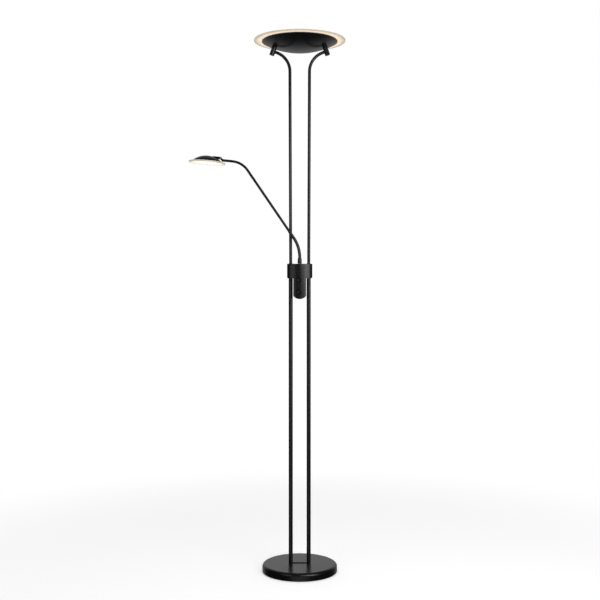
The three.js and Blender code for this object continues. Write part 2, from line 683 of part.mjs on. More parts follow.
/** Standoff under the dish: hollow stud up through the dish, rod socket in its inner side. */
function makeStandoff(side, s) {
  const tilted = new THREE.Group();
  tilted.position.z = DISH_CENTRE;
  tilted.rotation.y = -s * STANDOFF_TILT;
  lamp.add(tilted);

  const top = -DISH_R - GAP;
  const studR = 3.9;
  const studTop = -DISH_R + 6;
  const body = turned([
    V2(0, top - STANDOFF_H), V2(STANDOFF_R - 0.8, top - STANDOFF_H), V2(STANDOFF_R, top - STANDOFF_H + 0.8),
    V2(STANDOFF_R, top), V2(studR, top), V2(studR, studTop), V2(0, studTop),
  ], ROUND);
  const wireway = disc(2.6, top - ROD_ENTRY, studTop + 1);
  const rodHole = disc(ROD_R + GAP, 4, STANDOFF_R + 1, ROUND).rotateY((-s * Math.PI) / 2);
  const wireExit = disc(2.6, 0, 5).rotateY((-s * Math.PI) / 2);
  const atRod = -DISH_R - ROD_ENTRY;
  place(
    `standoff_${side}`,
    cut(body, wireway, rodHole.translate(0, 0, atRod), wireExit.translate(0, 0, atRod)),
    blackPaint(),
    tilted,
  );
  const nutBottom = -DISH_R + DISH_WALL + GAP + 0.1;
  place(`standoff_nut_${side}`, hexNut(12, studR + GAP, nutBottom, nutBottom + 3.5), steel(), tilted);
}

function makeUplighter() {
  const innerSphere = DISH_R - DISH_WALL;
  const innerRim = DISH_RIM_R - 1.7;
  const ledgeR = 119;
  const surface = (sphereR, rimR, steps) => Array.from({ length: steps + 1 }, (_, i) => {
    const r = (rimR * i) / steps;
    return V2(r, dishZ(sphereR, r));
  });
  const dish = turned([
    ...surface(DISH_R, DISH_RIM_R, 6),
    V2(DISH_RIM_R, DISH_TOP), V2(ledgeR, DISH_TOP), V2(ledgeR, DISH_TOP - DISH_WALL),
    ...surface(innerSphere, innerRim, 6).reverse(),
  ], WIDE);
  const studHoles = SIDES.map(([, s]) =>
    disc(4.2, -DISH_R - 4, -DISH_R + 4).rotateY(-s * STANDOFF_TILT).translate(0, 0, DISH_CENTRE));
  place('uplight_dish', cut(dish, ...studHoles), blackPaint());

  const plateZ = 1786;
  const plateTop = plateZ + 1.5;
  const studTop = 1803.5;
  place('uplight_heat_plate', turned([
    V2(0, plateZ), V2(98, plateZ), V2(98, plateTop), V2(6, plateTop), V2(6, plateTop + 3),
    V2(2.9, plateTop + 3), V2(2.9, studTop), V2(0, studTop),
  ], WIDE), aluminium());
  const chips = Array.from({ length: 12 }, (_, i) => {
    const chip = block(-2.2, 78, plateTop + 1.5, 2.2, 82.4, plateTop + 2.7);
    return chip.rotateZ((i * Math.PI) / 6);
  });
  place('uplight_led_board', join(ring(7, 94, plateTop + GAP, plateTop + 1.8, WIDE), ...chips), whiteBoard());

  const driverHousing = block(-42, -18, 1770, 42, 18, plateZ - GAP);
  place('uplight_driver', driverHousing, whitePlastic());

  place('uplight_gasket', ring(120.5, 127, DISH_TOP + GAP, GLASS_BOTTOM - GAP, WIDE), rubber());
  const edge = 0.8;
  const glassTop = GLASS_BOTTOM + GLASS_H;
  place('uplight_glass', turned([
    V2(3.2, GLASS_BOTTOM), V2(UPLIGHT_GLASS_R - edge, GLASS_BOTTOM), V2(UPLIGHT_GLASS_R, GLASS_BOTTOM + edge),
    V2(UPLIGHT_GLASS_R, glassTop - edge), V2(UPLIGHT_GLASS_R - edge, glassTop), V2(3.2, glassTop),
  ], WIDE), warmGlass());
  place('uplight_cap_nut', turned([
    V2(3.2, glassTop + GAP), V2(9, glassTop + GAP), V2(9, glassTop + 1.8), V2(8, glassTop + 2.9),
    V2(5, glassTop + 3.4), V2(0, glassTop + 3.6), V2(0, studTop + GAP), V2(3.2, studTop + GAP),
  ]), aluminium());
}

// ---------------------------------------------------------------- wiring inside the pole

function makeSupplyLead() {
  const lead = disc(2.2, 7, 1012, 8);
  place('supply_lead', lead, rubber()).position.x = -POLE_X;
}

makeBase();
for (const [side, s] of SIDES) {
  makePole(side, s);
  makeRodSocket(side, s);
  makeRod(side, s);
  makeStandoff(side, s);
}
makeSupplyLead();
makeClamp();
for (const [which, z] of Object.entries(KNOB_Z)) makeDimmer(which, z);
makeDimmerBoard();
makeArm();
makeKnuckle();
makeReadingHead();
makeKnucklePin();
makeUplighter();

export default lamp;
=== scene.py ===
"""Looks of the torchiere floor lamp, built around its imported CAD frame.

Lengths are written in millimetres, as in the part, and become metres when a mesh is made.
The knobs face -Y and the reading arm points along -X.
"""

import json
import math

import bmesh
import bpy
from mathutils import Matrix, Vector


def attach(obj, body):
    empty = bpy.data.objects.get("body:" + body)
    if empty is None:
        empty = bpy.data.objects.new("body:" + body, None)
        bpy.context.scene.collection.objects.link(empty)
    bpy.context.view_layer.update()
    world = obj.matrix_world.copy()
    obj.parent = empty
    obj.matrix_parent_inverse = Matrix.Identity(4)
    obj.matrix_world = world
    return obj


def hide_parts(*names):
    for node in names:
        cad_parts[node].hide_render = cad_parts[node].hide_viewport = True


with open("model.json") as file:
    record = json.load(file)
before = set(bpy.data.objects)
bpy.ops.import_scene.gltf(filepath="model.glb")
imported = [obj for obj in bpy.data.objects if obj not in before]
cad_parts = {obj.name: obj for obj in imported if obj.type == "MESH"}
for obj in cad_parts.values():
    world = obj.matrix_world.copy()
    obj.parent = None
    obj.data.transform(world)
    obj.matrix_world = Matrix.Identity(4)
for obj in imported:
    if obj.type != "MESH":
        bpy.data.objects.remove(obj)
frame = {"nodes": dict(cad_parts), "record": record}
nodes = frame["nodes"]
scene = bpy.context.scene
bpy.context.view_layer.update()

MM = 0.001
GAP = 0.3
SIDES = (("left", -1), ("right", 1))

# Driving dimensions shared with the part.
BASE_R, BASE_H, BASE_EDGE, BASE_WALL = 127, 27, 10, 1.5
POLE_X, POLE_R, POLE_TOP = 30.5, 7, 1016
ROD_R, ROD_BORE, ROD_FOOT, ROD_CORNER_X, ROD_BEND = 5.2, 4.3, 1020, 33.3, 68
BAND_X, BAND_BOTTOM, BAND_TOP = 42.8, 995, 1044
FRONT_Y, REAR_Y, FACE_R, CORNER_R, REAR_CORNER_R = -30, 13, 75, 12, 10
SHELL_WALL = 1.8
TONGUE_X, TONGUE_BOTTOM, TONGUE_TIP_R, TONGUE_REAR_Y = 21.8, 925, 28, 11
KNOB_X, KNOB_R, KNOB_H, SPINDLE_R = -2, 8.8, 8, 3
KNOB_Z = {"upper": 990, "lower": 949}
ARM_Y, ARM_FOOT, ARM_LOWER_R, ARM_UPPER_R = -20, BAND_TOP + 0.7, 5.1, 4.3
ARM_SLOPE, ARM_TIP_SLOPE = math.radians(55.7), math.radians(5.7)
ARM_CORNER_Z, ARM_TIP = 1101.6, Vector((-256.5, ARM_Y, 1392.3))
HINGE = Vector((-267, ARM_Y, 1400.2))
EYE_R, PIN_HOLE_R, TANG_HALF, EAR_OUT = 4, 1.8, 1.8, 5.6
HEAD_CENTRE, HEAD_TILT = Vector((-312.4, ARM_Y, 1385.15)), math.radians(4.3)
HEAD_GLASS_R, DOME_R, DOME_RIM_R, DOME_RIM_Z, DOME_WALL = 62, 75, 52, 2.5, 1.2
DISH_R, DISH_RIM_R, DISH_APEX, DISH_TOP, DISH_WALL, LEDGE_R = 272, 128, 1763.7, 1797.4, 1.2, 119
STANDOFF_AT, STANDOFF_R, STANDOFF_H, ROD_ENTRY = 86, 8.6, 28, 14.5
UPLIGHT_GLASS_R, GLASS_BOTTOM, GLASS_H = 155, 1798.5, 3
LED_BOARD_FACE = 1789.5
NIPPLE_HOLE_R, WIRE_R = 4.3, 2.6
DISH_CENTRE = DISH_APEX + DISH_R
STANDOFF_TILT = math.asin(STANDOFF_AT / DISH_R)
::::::
Given exercise:
Copy out exactly the lines running from the one with "makeBase();" to the one with "obj.parent = None", including both ends, and nothing more.

Reply:
makeBase();
for (const [side, s] of SIDES) {
  makePole(side, s);
  makeRodSocket(side, s);
  makeRod(side, s);
  makeStandoff(side, s);
}
makeSupplyLead();
makeClamp();
for (const [which, z] of Object.entries(KNOB_Z)) makeDimmer(which, z);
makeDimmerBoard();
makeArm();
makeKnuckle();
makeReadingHead();
makeKnucklePin();
makeUplighter();

export default lamp;
=== scene.py ===
"""Looks of the torchiere floor lamp, built around its imported CAD frame.

Lengths are written in millimetres, as in the part, and become metres when a mesh is made.
The knobs face -Y and the reading arm points along -X.
"""

import json
import math

import bmesh
import bpy
from mathutils import Matrix, Vector


def attach(obj, body):
    empty = bpy.data.objects.get("body:" + body)
    if empty is None:
        empty = bpy.data.objects.new("body:" + body, None)
        bpy.context.scene.collection.objects.link(empty)
    bpy.context.view_layer.update()
    world = obj.matrix_world.copy()
    obj.parent = empty
    obj.matrix_parent_inverse = Matrix.Identity(4)
    obj.matrix_world = world
    return obj


def hide_parts(*names):
    for node in names:
        cad_parts[node].hide_render = cad_parts[node].hide_viewport = True


with open("model.json") as file:
    record = json.load(file)
before = set(bpy.data.objects)
bpy.ops.import_scene.gltf(filepath="model.glb")
imported = [obj for obj in bpy.data.objects if obj not in before]
cad_parts = {obj.name: obj for obj in imported if obj.type == "MESH"}
for obj in cad_parts.values():
    world = obj.matrix_world.copy()
    obj.parent = None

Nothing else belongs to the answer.